**Problem:** Print the listing below from its opening line through the line holding "ring_r = 42;", both ends included.

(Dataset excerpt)

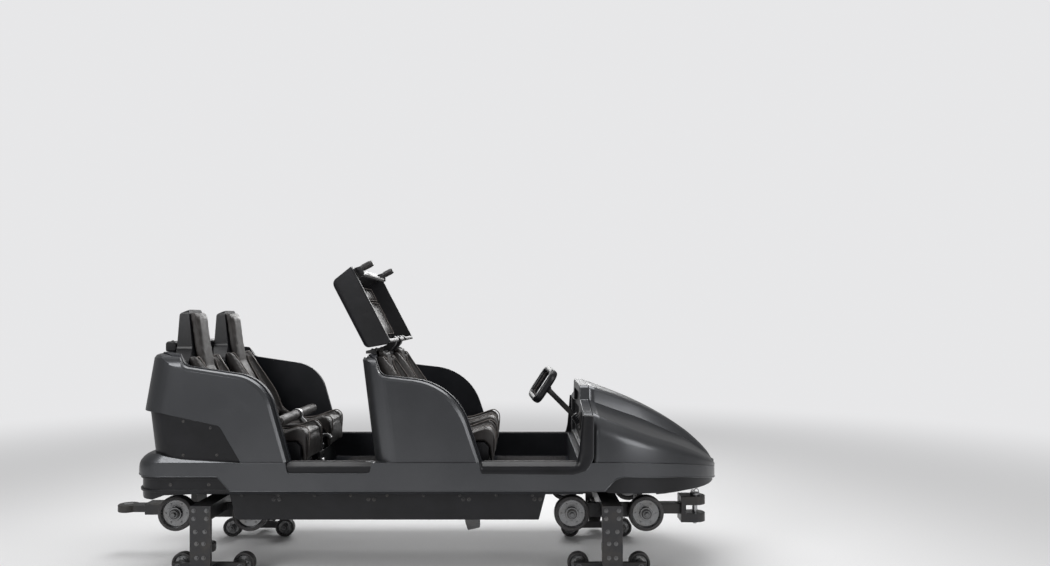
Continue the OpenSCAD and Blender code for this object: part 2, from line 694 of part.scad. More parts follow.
tube_at = [18, 498];
tube_r = 17;
grip_h = 526;
grip_y = 400;
grip_r = 20;
module restraint_grips() color(steel) in_hood() {
    cross_bar(tube_at, tube_r, -grip_y, grip_y);
    for (y = [-grip_y, grip_y]) {
        translate([40, y, grip_h]) rotate([0, 90, 0]) cylinder(r = grip_r, h = 80);
        across([[0, 527], [2, 480], [36, 480], [50, 512], [50, 540], [0, 549]], y - 14, y + 14);
    }
}

post_half = 420;
module restraint_post() color(black) {
    x1 = front_hip_x - 330;
    x0 = front_hip_x - 422;
    plate_x1 = x1 - 24;
    base = ledge_z + front_deck_h + liner_lip;
    top1 = ledge_z + front_deck_h + 50;
    across([[x0, base], [x0, top1 - 22], [plate_x1, top1 - 6], [plate_x1, base]], -post_half, post_half);
    for (side = [-1, 1]) {
        across([[x1 - 40, base], [x1 - 40, top1 - 9], [hinge_x - 26, hinge_z - 24], [hinge_x - 15, hinge_z - 4],
                [hinge_x + 15, hinge_z - 4], [hinge_x + 4, hinge_z - 40], [x1 + 14, base]],
               side * lug_y - lug_w / 2, side * lug_y + lug_w / 2);
        cross_bar([hinge_x, hinge_z], 16, side * lug_y - lug_w / 2, side * lug_y + lug_w / 2);
        cross_bar([hinge_x, hinge_z], hinge_pin_r, side * lug_y - lug_w / 2 - pin_reach,
                  side * lug_y + lug_w / 2 + pin_reach);
    }
}

// Lap bar of the rear row: a padded roll on one arm between the seats
lap_pivot = [rear_hip_x + 380, ledge_z - 117];
lap_knee = [rear_hip_x + 378, ledge_z + 50];
lap_roll = [rear_hip_x + 214, ledge_z + 218];
lap_arm_r = 18;
lap_pin_r = 12;
ring_w = 40;
ring_r = 42;

module lap_bar() color(steel) difference() {
    union() {
        bar([lap_pivot[0], 0, lap_pivot[1]], [lap_knee[0], 0, lap_knee[1]], lap_arm_r);
        translate([lap_knee[0], 0, lap_knee[1]]) sphere(r = lap_arm_r + 2);
        bar([lap_knee[0], 0, lap_knee[1]], [lap_roll[0], 0, lap_roll[1]], lap_arm_r);
        cross_bar(lap_roll, ring_r, -ring_w / 2, ring_w / 2);
        cross_bar(lap_roll, 14, -roll_len / 2 + 6, roll_len / 2 - 6);
        cross_bar(lap_pivot, 30, -22, 22);
    }
    cross_bar(lap_pivot, lap_pin_r + run_gap, -40, 40);
}

module lap_bar_pads() color(leather)
    both_sides() difference() {
        cross_bar(lap_roll, roll_r, ring_w / 2 + seat_gap, roll_len / 2);
        cross_bar(lap_roll, 14 + seat_gap, ring_w / 2 - eps, roll_len / 2 - 5);
    }

module lap_bar_bracket() color(steel) {
    base = floor_z + floor_t;
    translate([lap_pivot[0] - 70, -60, base]) cube([140, 120, 10]);
    both_sides() across([[lap_pivot[0] - 45, base + 10], [lap_pivot[0] - 24, lap_pivot[1] + 22],
                         [lap_pivot[0] + 24, lap_pivot[1] + 22], [lap_pivot[0] + 45, base + 10]], 28, 40);
    cross_bar(lap_pivot, lap_pin_r, -46, 46);
}

// Grab handle: a rounded rectangular wheel with a dished middle spoke, on a column from the dash.
// It is turned a little about its long axis.
handle_at = [front_hip_x + 750, ledge_z + 433];
handle_lean = 33;
handle_turn = -8;
handle_h = 262;
handle_w = 330;
limb_w = 42;
limb_t = 56;
column_r = 19;
column_slope = 45;
spoke_w = 44;

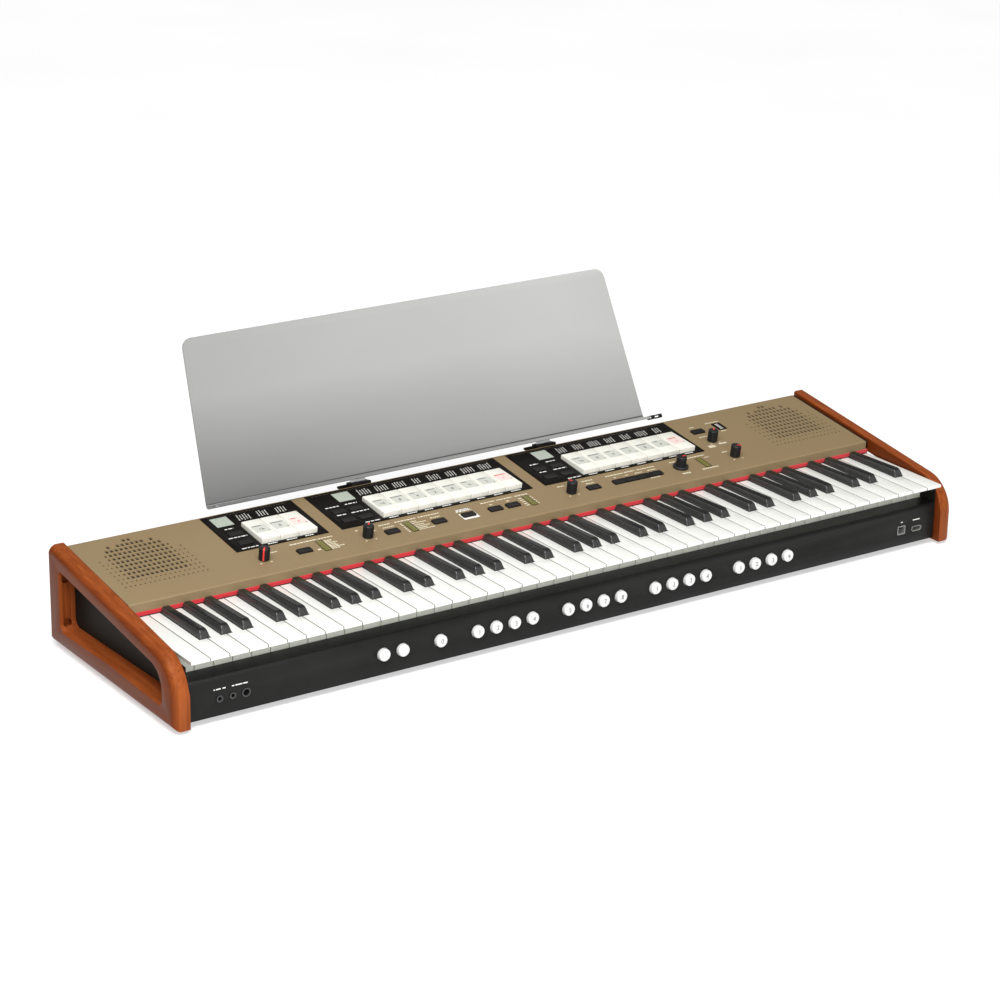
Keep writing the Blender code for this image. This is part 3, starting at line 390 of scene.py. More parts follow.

**Answer below:**
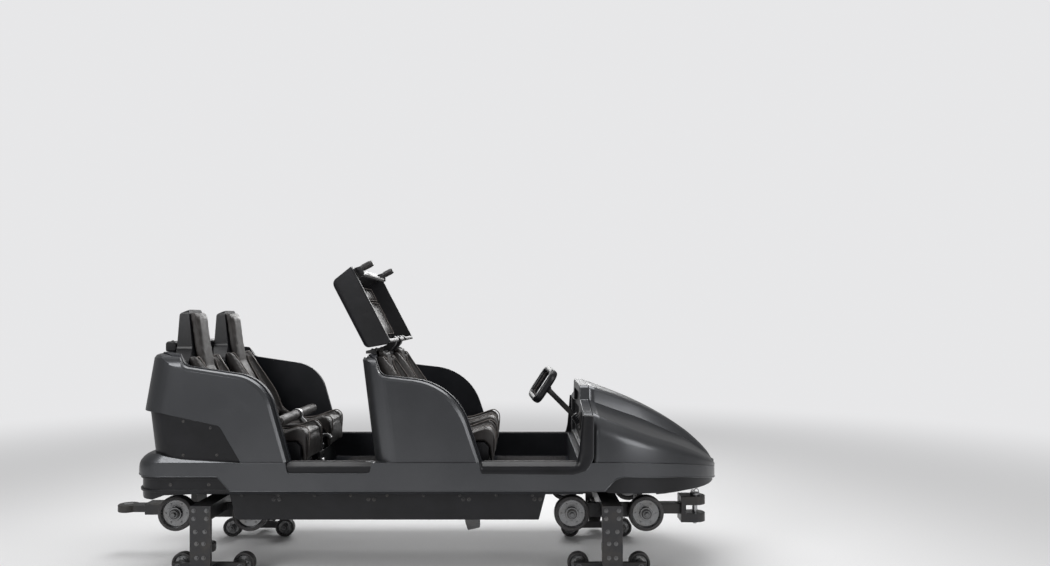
Continue the OpenSCAD and Blender code for this object: part 2, from line 694 of part.scad. More parts follow.
tube_at = [18, 498];
tube_r = 17;
grip_h = 526;
grip_y = 400;
grip_r = 20;
module restraint_grips() color(steel) in_hood() {
    cross_bar(tube_at, tube_r, -grip_y, grip_y);
    for (y = [-grip_y, grip_y]) {
        translate([40, y, grip_h]) rotate([0, 90, 0]) cylinder(r = grip_r, h = 80);
        across([[0, 527], [2, 480], [36, 480], [50, 512], [50, 540], [0, 549]], y - 14, y + 14);
    }
}

post_half = 420;
module restraint_post() color(black) {
    x1 = front_hip_x - 330;
    x0 = front_hip_x - 422;
    plate_x1 = x1 - 24;
    base = ledge_z + front_deck_h + liner_lip;
    top1 = ledge_z + front_deck_h + 50;
    across([[x0, base], [x0, top1 - 22], [plate_x1, top1 - 6], [plate_x1, base]], -post_half, post_half);
    for (side = [-1, 1]) {
        across([[x1 - 40, base], [x1 - 40, top1 - 9], [hinge_x - 26, hinge_z - 24], [hinge_x - 15, hinge_z - 4],
                [hinge_x + 15, hinge_z - 4], [hinge_x + 4, hinge_z - 40], [x1 + 14, base]],
               side * lug_y - lug_w / 2, side * lug_y + lug_w / 2);
        cross_bar([hinge_x, hinge_z], 16, side * lug_y - lug_w / 2, side * lug_y + lug_w / 2);
        cross_bar([hinge_x, hinge_z], hinge_pin_r, side * lug_y - lug_w / 2 - pin_reach,
                  side * lug_y + lug_w / 2 + pin_reach);
    }
}

// Lap bar of the rear row: a padded roll on one arm between the seats
lap_pivot = [rear_hip_x + 380, ledge_z - 117];
lap_knee = [rear_hip_x + 378, ledge_z + 50];
lap_roll = [rear_hip_x + 214, ledge_z + 218];
lap_arm_r = 18;
lap_pin_r = 12;
ring_w = 40;
ring_r = 42;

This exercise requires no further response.